Face à elle, son ex-mari reste la main posée devant sa bouche. Quelques tics de stress, l'homme de 54 ans se ronge les ongles, tente parfois de se redresser.

C'est parce qu'il a des testicules qu'il est le chef de famille. C'est parfaitement ancré dans la personnalité de monsieur. Si bien qu'il décrit la victime comme un homme dans un corps de femme.

Pierre Gérard, Avocat général

Le parcours chaotique de Christophe H

Une intention de donner la mort qui ne fait aucun doute pour le ministère public, que Christophe H. nie fermement. "On ne peut pas faire disparaître les faits" maintient l'avocat général "mais par une reconnaissance réelle des actes et de ce que vous avez voulu faire, vous auriez pu faire beaucoup de bien à cette femme. Cette vérité, vous la deviez également à vos proches".

Une accumulation de mensonges sur "absolument tout", y compris au sujet de ses cinq licenciements pour des vols dans des entreprises, en dix ans. Une attitude qui finit de rompre la crédibilité des déclarations du quinquagénaire. Face à l'horreur et aux six minutes quarante-cinq décrites par la victime, Christophe H. reconnaît tout au plus trente secondes d'étranglement et quelques coups.

Le droit au mensonge de l'accusé 

Caché derrière une colère, un caractère qui expliquerait la violence, Christophe H. est décrit comme incapable de résister à la frustration. 

Il a le droit de mentir sur les faits, il a le droit de ne pas avouer, de dire n'importe quoi comme il l'a fait hier. Vous vous êtes enfermé dans des mensonges inacceptables. 

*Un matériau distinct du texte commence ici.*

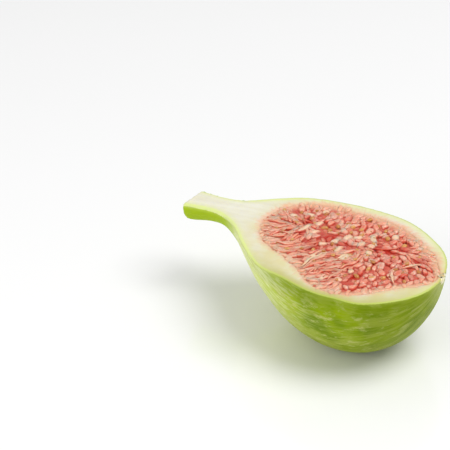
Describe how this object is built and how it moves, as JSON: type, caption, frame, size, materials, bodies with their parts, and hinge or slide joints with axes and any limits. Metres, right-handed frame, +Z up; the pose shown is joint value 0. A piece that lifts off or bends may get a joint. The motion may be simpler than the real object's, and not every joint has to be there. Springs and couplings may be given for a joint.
{
  "type": "halved fig",
  "caption": "Lengthwise half of a ripe green fig with its stem, lying on its back with the pink pulp face up.",
  "frame": {"origin": "middle of the underside of the half fig, on the surface that it lies on", "axes": "+X from the stem towards the eye, along the fig; +Y across the cut face; +Z up, out of the cut face"},
  "size_m": [0.0796, 0.0494, 0.0258],
  "materials": {
    "fruit_wall": "smooth lime green fig skin with a soft sheen, creamy white flesh where it is cut",
    "pulp": "wet salmon red pulp of small translucent fruits and seeds"
  },
  "bodies": {
    "root": {"fruit_wall": "fruit_wall", "pulp": "pulp"}
  },
  "joints": []
}
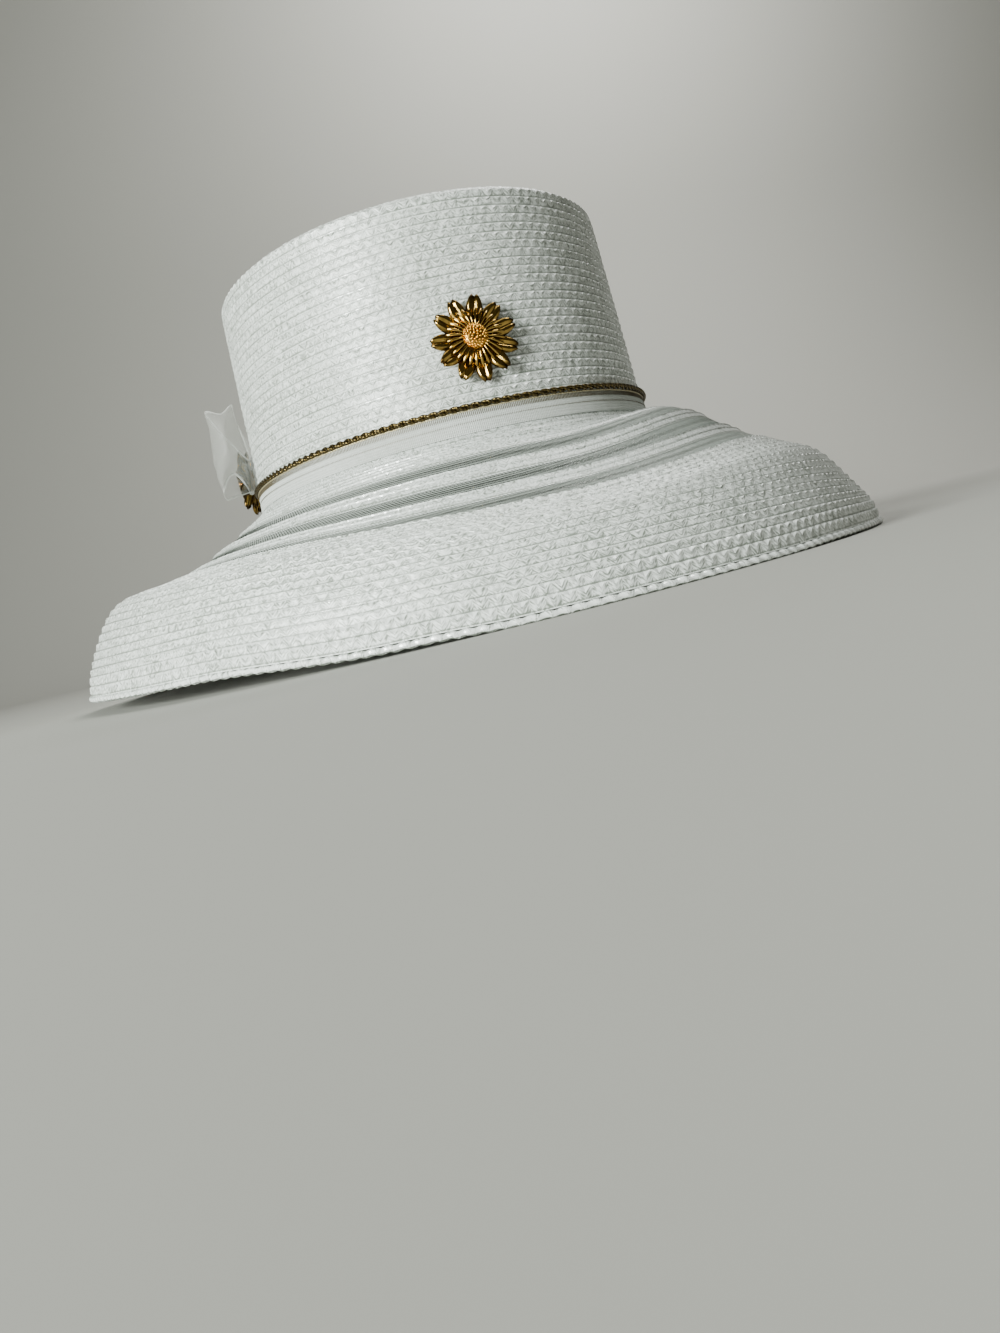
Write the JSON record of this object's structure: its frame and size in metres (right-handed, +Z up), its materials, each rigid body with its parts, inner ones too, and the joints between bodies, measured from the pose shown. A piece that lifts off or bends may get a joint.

Pierre Gérard, Avocat général

"Mettons la fin, vous êtes la fin. Merci de faire en sorte qu'elle puisse vivre libre" implore Aude Gruninger-Gouzé. Dans une plaidoirie d'une heure et quarante-cinq minutes, Me Cécile Bertault, des dizaines de feuilles étalées devant elle, dépeint le visage d'une victime vénale. Son client, lui, ne serait que le " pigeon" de cette affaire. Les yeux clairs de Christophe Hersant ne laissent paraitre aucune émotion au fil des paroles de son conseil.